Kampus Masih Rawan Korupsi, Ada Cara Menghindarinya
Utama

Kampus Masih Rawan Korupsi, Ada Cara Menghindarinya

Dana triliunan rupiah digelontorkan ke perguruan tinggi. Penggunaan dana penelitian termasuk yang disorot KPK. Kampus harus bekerjasama untuk mencegah.

Oleh:
CR-24
Bacaan 2 Menit
Dialog antikorupsi di kampus FH Unpad Bandung, Senin (16/10). Foto: ADJI
Dialog antikorupsi di kampus FH Unpad Bandung, Senin (16/10). Foto: ADJI
Potensi tindak pidana korupsi bisa ditemukan di mana saja. Termasuk di lingkungan perguruan tinggi. Hasil kajian Polling Center yang diungkap ICW mengungkap bahwa universitas masuk dalam salah satu dari 10 kategori lembaga yang rawan korupsi. Kampus menempati ranking 7 dengan nilai 9 persen. Angka ini berdasarkan hasil survei yang dilakukan terhadap 2.335 orang di 34 provinsi di Indonesia pada 2017.

"Untuk tingkat korupsi, universitas masuk anggapan persepsi korupsi dalam 10 besar," ujar Koordinator Divisi Hukum dan Monitoring Peradilan ICW Tama S. Langkun dalam acara 'Dialog Antikorupsi dan Pendidikan Antikorupsi' di Fakultas Hukum Universitas Padjadjaran, Bandung, Senin (16/10) kemarin.

Tama membeberkan temuan lain survei tersebut.  Pertama tingkat korupsi di Indonesia pada 2017 tidak jauh berbeda dari tahun sebelumnya,. Kedua, Presiden atau Pemerintah dinilai semakin serius memberantas korupsi. Ketiga KPK merupakan lembaga paling dipercaya dan paling berperan dalam memberantas korupsi. Keempat penerimaan CPNS dan kepolisian dianggap paling rawan praktek korupsi dibanding bidang lainnya.

(Baca juga: Cegah Korupsi, Tata Kelola Pemerintahan Butuh Kreativitas).

Dotty Rahmatiasih, perwakilan Direktorat Pendidikan dan Pelayanan Masyarakat Komisi Pemberantasan Korupsi (Dikyanmas KPK) membeberkan data betapa tingginya alokasi anggaran pada sektor pendidikan tinggi. Dari Kementerian Riset, Teknologi dan Pendidikan Tinggi (Kemenristekdikti) saja sekitar Rp39,6 triliun belum termasuk Kementerian Agama sebesar Rp46,8 triliun.

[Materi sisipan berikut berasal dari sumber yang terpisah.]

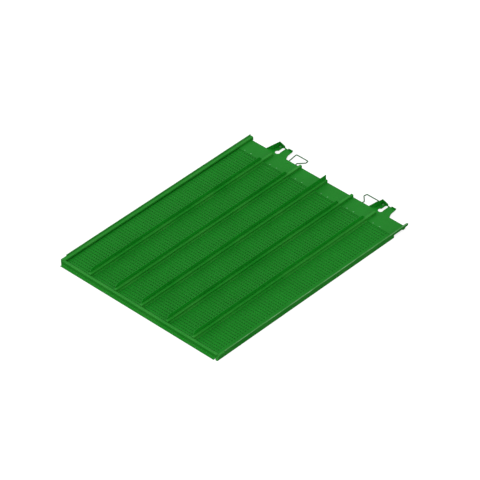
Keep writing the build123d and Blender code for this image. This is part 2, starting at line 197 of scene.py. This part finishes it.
# ---- Screens ---------------------------------------------------------------------------
# Six sheets of 1.5 mm steel, one for each channel. Every hole is cut along its front edge and
# its tongue is pressed down into a scoop that opens to the front, so grain drops through it.
ROW_PITCH = 19.05 * MM
COLUMN_PITCH = 14.29 * MM
ROWS = 66
COLUMNS = 10
FIRST_ROW = 10.7 * MM         # from the front rail's wall to the middle of the first row
FIRST_COLUMN = 20.0 * MM      # from the divider's middle to the first column
CHANNEL = 178.0 * MM
CHANNELS = 6
SCOOP_HALF_WIDTH = 5.1 * MM
SCOOP_LENGTH = 11.0 * MM
SCOOP_DEPTH = 4.0 * MM
SCOOP_CUT = -5.0 * MM         # place of the cut, from the middle of the hole's pitch
CUT_STEPS = 8
DEPTH_STEPS = 4
SHEET_STEEL = 1.5 * MM
MERGE_WITHIN = 0.02 * MM      # joins the points that neighbouring tiles share
DROP_UNDER = 0.01 * MM        # drops slivers shorter than this
SHARP_FROM = 50               # degrees between faces from which an edge stays sharp


def scoop_depth(across, along):
    """Depth of the pressed scoop. Both arguments run from 0 in its middle to 1 at its rim."""
    inside = max(0.0, 1.0 - across * across - along * along)
    return -SCOOP_DEPTH * inside ** 0.75


def scoop_tile():
    """One pitch of pressed sheet: the flat part round the hole, and the scoop."""
    points, faces = [], []

    def point(x, y, z=0.0):
        points.append((x, y, z))
        return len(points) - 1

    half_x, half_y = COLUMN_PITCH / 2, ROW_PITCH / 2
    middle = CUT_STEPS // 2
    across = [-math.cos(math.pi * i / CUT_STEPS) for i in range(CUT_STEPS + 1)]
    cut = [point(SCOOP_HALF_WIDTH * a, SCOOP_CUT) for a in across]
    widths = [math.sqrt(max(0.0, 1.0 - a * a)) for a in across]
    rim = [point(SCOOP_HALF_WIDTH * a, SCOOP_CUT + SCOOP_LENGTH * w)
           for a, w in zip(across, widths)]
    for end_y, inner in ((-half_y, cut), (half_y, rim)):
        beside = (SCOOP_CUT + end_y) / 2
        outer = [(-half_x, SCOOP_CUT), (-half_x, beside)]
        outer += [(half_x * (i - middle) / (middle - 2), end_y) for i in range(2, CUT_STEPS - 1)]
        outer += [(half_x, beside), (half_x, SCOOP_CUT)]
        outer = [point(*p) for p in outer]
        for i in range(CUT_STEPS):
            quad = (outer[i], outer[i + 1], inner[i + 1], inner[i])
            faces.append(quad if inner is cut else quad[::-1])
    rows = []
    for j in range(DEPTH_STEPS):
        along = math.sin(math.pi / 2 * j / DEPTH_STEPS)
        row = []
        for a, w in zip(across, widths):
            z = scoop_depth(a, along * w)
            row.append(point(SCOOP_HALF_WIDTH * a, SCOOP_CUT + SCOOP_LENGTH * along * w, z))
        rows.append(row)
    rows.append(rim)
    for near, far in zip(rows, rows[1:]):
        for i in range(CUT_STEPS):
            faces.append((near[i], near[i + 1], far[i + 1], far[i]))
    return points, faces


def widen(bm, axis, limit, target):
    """Carries the outermost edges of the sheet on to its true edge."""
    rim = [e for e in bm.edges
           if e.is_boundary and all(abs(v.co[axis] - limit) < DROP_UNDER for v in e.verts)]
    new = bmesh.ops.extrude_edge_only(bm, edges=rim)["geom"]
    for vert in (g for g in new if isinstance(g, bmesh.types.BMVert)):
        vert.co[axis] = target


def pressed_screen(number, first_column):
    """Screen sheet of one channel, with all its scoops."""
    low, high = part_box(f"screen_sheet_{number}")
    first_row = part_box("front_rail")[1].y + FIRST_ROW
    tile_points, tile_faces = scoop_tile()
    points, faces = [], []
    for row in range(ROWS):
        for column in range(COLUMNS):
            start = len(points)
            x = first_column + column * COLUMN_PITCH
            y = first_row + row * ROW_PITCH
            points += [(x + p[0], y + p[1], high.z + p[2]) for p in tile_points]
            faces += [tuple(start + i for i in face) for face in tile_faces]
    mesh = bpy.data.meshes.new(f"pressed_screen_{number}")
    mesh.from_pydata(points, [], faces)
    bm = bmesh.new()
    bm.from_mesh(mesh)
    bmesh.ops.remove_doubles(bm, verts=bm.verts, dist=MERGE_WITHIN)
    bmesh.ops.dissolve_degenerate(bm, edges=bm.edges, dist=DROP_UNDER)
    widen(bm, 0, first_column - COLUMN_PITCH / 2, low.x)
    widen(bm, 0, first_column + (COLUMNS - 0.5) * COLUMN_PITCH, high.x)
    widen(bm, 1, first_row - ROW_PITCH / 2, low.y)
    widen(bm, 1, first_row + (ROWS - 0.5) * ROW_PITCH, high.y)
    bmesh.ops.recalc_face_normals(bm, faces=bm.faces)
    if sum(face.normal.z for face in bm.faces) < 0:
        bmesh.ops.reverse_faces(bm, faces=bm.faces)
    bm.to_mesh(mesh)
    bm.free()
    sheet = bpy.data.objects.new(f"pressed_screen_{number}", mesh)
    bpy.context.scene.collection.objects.link(sheet)
    gauge = sheet.modifiers.new("gauge", "SOLIDIFY")
    gauge.thickness = SHEET_STEEL
    gauge.offset = -1.0
    solid = bpy.data.meshes.new_from_object(
        sheet.evaluated_get(bpy.context.evaluated_depsgraph_get()))
    sheet.modifiers.clear()
    sheet.data = solid
    solid.shade_smooth()
    solid.set_sharp_from_angle(angle=math.radians(SHARP_FROM))
    return sheet


# The screens get deep painted shade inside their scoops, nearly black at the bottom.
screen_paint = green_paint("screen_paint", LEAF_GREEN, DEEP_GREEN, 9 * MM, 1.0, shade_darkness=0.04,
                           deepest=0.32, specular=0.15)
for number in range(1, CHANNELS + 1):
    column = (number - 1 - CHANNELS / 2) * CHANNEL + FIRST_COLUMN
    screen = pressed_screen(number, column)
    screen.data.materials.append(screen_paint)
    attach(screen, "panel")
    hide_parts(f"screen_sheet_{number}")

# ---- Rear plate ------------------------------------------------------------------------
# One plain 1.5 mm plate over the rear margins of the screens, riveted along its front edge.
# Smooth semi-gloss paint, with the faint waves of thin flat sheet.
plate_paint = green_paint("plate_paint", LEAF_GREEN, DEEP_GREEN, 9 * MM, 0.3)
give(plate_paint, "rear_plate")

# ---- Dividers --------------------------------------------------------------------------
# A hat-shaped ledge of 1.5 mm steel over the joint of two screens, and an upright blade
# riveted against its left wall. Brake-pressed, so they are smooth along their length.
# The blades get a lighter green: painted light that brightens their shaded right faces.
BLADE_PAINTED_LIGHT_GREEN = (0.0040, 0.255, 0.0110)
divider_paint = green_paint("divider_paint", BLADE_PAINTED_LIGHT_GREEN, LEAF_GREEN, 6 * MM, 0.2)
# The ledges get the paler green and more lighter edges: a painted highlight along their tops.
ledge_paint = green_paint("ledge_paint", PALE_GREEN, LEAF_GREEN, 6 * MM, 0.2, wear_and_highlight=0.8)
for number in range(1, CHANNELS):
    give(ledge_paint, f"divider_ledge_{number}")
    give(divider_paint, f"divider_blade_{number}")

# ---- Backing strips and cross bars -----------------------------------------------------
# Flat steel strips that the screens' edges and the divider feet are riveted to, and three folded
# bars across them, welded between the side rails. All under the screens, in the deep green with
# stronger painted shade in their corners.
CROSS_BARS = 3
under_paint = green_paint("under_paint", DEEP_GREEN, DEEP_GREEN, 12 * MM, 0.5)
give(under_paint, *[f"backing_strip_{k}" for k in range(1, CHANNELS)])
give(under_paint, *[f"cross_bar_{k}" for k in range(1, CROSS_BARS + 1)])

# ---- Rear brackets ---------------------------------------------------------------------
# Two pressed 2.5 mm brackets with a keyhole and an upright side wall, welded under the rear
# plate. The same paint, with more of its lighter edges: partly rubbed by handling, partly a
# painted highlight.
bracket_paint = green_paint("bracket_paint", LEAF_GREEN, DEEP_GREEN, 9 * MM, 0.4, wear_and_highlight=0.8)
give(bracket_paint, "left_rear_bracket", "right_rear_bracket")

# ---- Pull handles and their clips ------------------------------------------------------
# Handles of bent 6 mm wire that swing in folded strap clips under the rear plate.
# Drawn wire, with thin paint that has turned grey-green from hands.
WIRE_GREEN = (0.022, 0.135, 0.034)
WIRE_GREY = (0.045, 0.165, 0.056)


def wire_paint():
    finish = Finish("wire_paint", roughness=0.4, specular=0.5)
    rubbed = finish.between(finish.noise(90.0, 4.0), 0.0, 1.0, 0.35, 0.65)
    finish.colour(finish.blended(rubbed, WIRE_GREEN, WIRE_GREY))
    finish.roughness(finish.between(finish.noise(140.0), 0.34, 0.5))
    drawn = finish.noise(700.0, 2.0, stretch=(1.0, 0.08, 1.0))
    finish.bumps((drawn, 0.04 * MM))
    return finish.material


give(wire_paint(), "left_pull_handle", "right_pull_handle")
give(bracket_paint, "left_handle_clips", "right_handle_clips")

# ---- Fasteners -------------------------------------------------------------------------
# Zinc-plated rivets at the rear plate and stop bolts in the brackets, with a thin mist of green
# over the zinc. The rivets of the dividers and the clips are painted with the rest.
ZINC_LIGHT = (0.20, 0.58, 0.23)
ZINC_DULL = (0.11, 0.40, 0.13)


def zinc_plate():
    finish = Finish("zinc_plate", roughness=0.45, metallic=0.85)
    spangle = finish.between(finish.noise(260.0, 2.0), 0.0, 1.0, 0.4, 0.6)
    finish.colour(finish.blended(spangle, ZINC_LIGHT, ZINC_DULL))
    finish.roughness(finish.between(finish.noise(500.0), 0.36, 0.56))
    finish.bumps((finish.noise(900.0, 2.0), 0.03 * MM), rounded=finish.rounded_edges(0.4 * MM))
    return finish.material


give(zinc_plate(), "rear_plate_rivets", "stop_bolts", "stop_nuts")
give(divider_paint, "divider_foot_rivets", "blade_rivets", "clip_rivets")


# ---- Floor, light and camera -----------------------------------------------------------
# A plain white floor lit so brightly that shadows hardly show, and a surround brighter above
# than below. A broad key light from the front, a low one from the left whose shadows lie beside
# the dividers, and a weaker fill from the right.
FLOOR_REACH = 60.0


def studio_floor():
    reach = FLOOR_REACH
    mesh = bpy.data.meshes.new("floor")
    corners = [(-reach, -reach, 0), (reach, -reach, 0), (reach, reach, 0), (-reach, reach, 0)]
    mesh.from_pydata(corners, [], [(0, 1, 2, 3)])
    floor = bpy.data.objects.new("floor", mesh)
    bpy.context.scene.collection.objects.link(floor)
    finish = Finish("floor_white", roughness=0.9, specular=0.0)
    shade = finish.between(finish.noise(0.8, 2.0), 0.0, 1.0)
    finish.colour(finish.blended(shade, (0.30, 0.30, 0.30), (0.32, 0.32, 0.32)))
    finish.shader.inputs["Emission Color"].default_value = (1.0, 1.0, 1.0, 1.0)
    finish.shader.inputs["Emission Strength"].default_value = 0.82
    mesh.materials.append(finish.material)
    floor.visible_diffuse = False
    floor.visible_glossy = False


def surround(above, below):
    """White surround, brighter above the horizon than below it."""
    world = bpy.data.worlds.new("surround")
    bpy.context.scene.world = world
    world.use_nodes = True
    tree = world.node_tree
    place = tree.nodes.new("ShaderNodeTexCoord")
    split = tree.nodes.new("ShaderNodeSeparateXYZ")
    tree.links.new(place.outputs["Generated"], split.inputs["Vector"])
    level = tree.nodes.new("ShaderNodeMapRange")
    level.inputs["From Min"].default_value = -0.25
    level.inputs["From Max"].default_value = 0.25
    level.inputs["To Min"].default_value = below
    level.inputs["To Max"].default_value = above
    tree.links.new(split.outputs["Z"], level.inputs["Value"])
    background = tree.nodes["Background"]
    background.inputs["Color"].default_value = (1.0, 1.0, 1.0, 1.0)
    tree.links.new(level.outputs["Result"], background.inputs["Strength"])


def soft_lamp(name, to_light, energy, angle):
    lamp = bpy.data.lights.new(name, "SUN")
    lamp.energy = energy
    lamp.angle = math.radians(angle)
    light = bpy.data.objects.new(name, lamp)
    light.rotation_mode = "QUATERNION"
    light.rotation_quaternion = Vector(to_light).to_track_quat("Z", "Y")
    bpy.context.scene.collection.objects.link(light)


studio_floor()
surround(above=0.62, below=0.10)
soft_lamp("key_light", (0.05, -0.57, 0.80), energy=1.22, angle=30)
soft_lamp("low_light", (-0.85, -0.20, 0.45), energy=0.85, angle=30)
soft_lamp("fill_light", (0.95, -0.25, 0.22), energy=0.8, angle=40)

CAMERA_PLACE = Vector((10.4294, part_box("rear_plate")[1].y - 11.4414, 12.1783))
CAMERA_RIGHT = Vector((0.72666, 0.68687, -0.01318))
CAMERA_UP = Vector((-0.42501, 0.46455, 0.77689))
camera_data = bpy.data.cameras.new("camera")
camera_data.lens = 288.7
camera_data.sensor_width = 36.0
camera_data.clip_end = 200.0
camera = bpy.data.objects.new("camera", camera_data)
camera_back = CAMERA_RIGHT.cross(CAMERA_UP)
turn = Matrix((CAMERA_RIGHT, CAMERA_UP, camera_back)).transposed()
camera.matrix_world = Matrix.Translation(CAMERA_PLACE) @ turn.to_4x4()
bpy.context.scene.collection.objects.link(camera)
bpy.context.scene.camera = camera
bpy.context.scene.view_settings.view_transform = "Standard"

KPK, kata Dotty, telah menangani beberapa kasus korupsi di lingkungan Perguruan Tinggi seperti mantan Wakil Rektor UI Tafsir Nurchamid dalam perkara pengadaan barang dan jasa proyek instalasi infrastruktur teknologi informasi perpustakaan UI pada 2010-2011. Kemudian, kasus korupsi pengadaan RS Unair yang menjerat mantan rektornya Fasichul Lisan. "KPK melakukan kajian, mau petakan dana operasional baik di lingkup Kemenristek Dikti, dana operasional dan asetnya," terang Dotty di acara yang sama.

KPK telah melakukan survei pada Februari 2016-November 2016. Dari survei itu ditemukan ada masalah regulasi di lingkungan pendidikan tinggi. Antara lain, dana penelitian tidak efektif, dewan pengawas tak efektif menjalankan fungsi, dan ada aset yang mangkrak dengan total sekitar Rp9 triliun di 9 Perguruan Tinggi Negeri (PTN).

(Baca juga: Kampus dalam Bunga Rampai Isu Korupsi).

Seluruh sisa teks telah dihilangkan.